Aim
Without altering anything, output the material below.

Supplied information
<<<<

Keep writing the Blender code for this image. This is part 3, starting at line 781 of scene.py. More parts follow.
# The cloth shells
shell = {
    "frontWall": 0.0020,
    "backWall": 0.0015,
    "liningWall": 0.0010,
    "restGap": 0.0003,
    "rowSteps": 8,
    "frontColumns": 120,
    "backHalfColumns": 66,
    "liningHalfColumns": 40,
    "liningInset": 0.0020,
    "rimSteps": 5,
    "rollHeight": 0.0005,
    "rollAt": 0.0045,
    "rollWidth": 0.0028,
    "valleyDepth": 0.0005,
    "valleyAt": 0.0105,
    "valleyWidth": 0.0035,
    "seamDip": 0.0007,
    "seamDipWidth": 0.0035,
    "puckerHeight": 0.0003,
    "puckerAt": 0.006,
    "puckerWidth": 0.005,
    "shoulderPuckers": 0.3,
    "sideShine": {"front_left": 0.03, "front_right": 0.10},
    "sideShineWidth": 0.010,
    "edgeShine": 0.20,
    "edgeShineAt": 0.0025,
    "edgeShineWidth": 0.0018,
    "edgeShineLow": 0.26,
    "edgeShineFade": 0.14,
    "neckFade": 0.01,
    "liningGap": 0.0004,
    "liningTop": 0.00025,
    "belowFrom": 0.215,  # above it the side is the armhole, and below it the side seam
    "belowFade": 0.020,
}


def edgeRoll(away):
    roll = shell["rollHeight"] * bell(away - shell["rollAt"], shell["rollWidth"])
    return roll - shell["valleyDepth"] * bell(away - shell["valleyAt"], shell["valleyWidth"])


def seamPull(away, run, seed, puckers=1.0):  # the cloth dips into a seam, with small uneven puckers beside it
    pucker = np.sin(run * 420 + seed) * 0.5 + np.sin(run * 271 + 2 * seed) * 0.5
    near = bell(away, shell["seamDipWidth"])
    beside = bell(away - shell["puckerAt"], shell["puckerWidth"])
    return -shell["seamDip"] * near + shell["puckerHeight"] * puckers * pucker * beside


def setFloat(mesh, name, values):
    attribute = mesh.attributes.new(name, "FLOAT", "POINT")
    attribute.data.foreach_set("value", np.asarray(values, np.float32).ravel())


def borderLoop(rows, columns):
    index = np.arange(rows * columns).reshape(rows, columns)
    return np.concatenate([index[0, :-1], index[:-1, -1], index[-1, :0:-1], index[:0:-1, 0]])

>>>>

Answer to this task
Keep writing the Blender code for this image. This is part 3, starting at line 781 of scene.py. More parts follow.
# The cloth shells
shell = {
    "frontWall": 0.0020,
    "backWall": 0.0015,
    "liningWall": 0.0010,
    "restGap": 0.0003,
    "rowSteps": 8,
    "frontColumns": 120,
    "backHalfColumns": 66,
    "liningHalfColumns": 40,
    "liningInset": 0.0020,
    "rimSteps": 5,
    "rollHeight": 0.0005,
    "rollAt": 0.0045,
    "rollWidth": 0.0028,
    "valleyDepth": 0.0005,
    "valleyAt": 0.0105,
    "valleyWidth": 0.0035,
    "seamDip": 0.0007,
    "seamDipWidth": 0.0035,
    "puckerHeight": 0.0003,
    "puckerAt": 0.006,
    "puckerWidth": 0.005,
    "shoulderPuckers": 0.3,
    "sideShine": {"front_left": 0.03, "front_right": 0.10},
    "sideShineWidth": 0.010,
    "edgeShine": 0.20,
    "edgeShineAt": 0.0025,
    "edgeShineWidth": 0.0018,
    "edgeShineLow": 0.26,
    "edgeShineFade": 0.14,
    "neckFade": 0.01,
    "liningGap": 0.0004,
    "liningTop": 0.00025,
    "belowFrom": 0.215,  # above it the side is the armhole, and below it the side seam
    "belowFade": 0.020,
}


def edgeRoll(away):
    roll = shell["rollHeight"] * bell(away - shell["rollAt"], shell["rollWidth"])
    return roll - shell["valleyDepth"] * bell(away - shell["valleyAt"], shell["valleyWidth"])


def seamPull(away, run, seed, puckers=1.0):  # the cloth dips into a seam, with small uneven puckers beside it
    pucker = np.sin(run * 420 + seed) * 0.5 + np.sin(run * 271 + 2 * seed) * 0.5
    near = bell(away, shell["seamDipWidth"])
    beside = bell(away - shell["puckerAt"], shell["puckerWidth"])
    return -shell["seamDip"] * near + shell["puckerHeight"] * puckers * pucker * beside


def setFloat(mesh, name, values):
    attribute = mesh.attributes.new(name, "FLOAT", "POINT")
    attribute.data.foreach_set("value", np.asarray(values, np.float32).ravel())


def borderLoop(rows, columns):
    index = np.arange(rows * columns).reshape(rows, columns)
    return np.concatenate([index[0, :-1], index[:-1, -1], index[-1, :0:-1], index[:0:-1, 0]])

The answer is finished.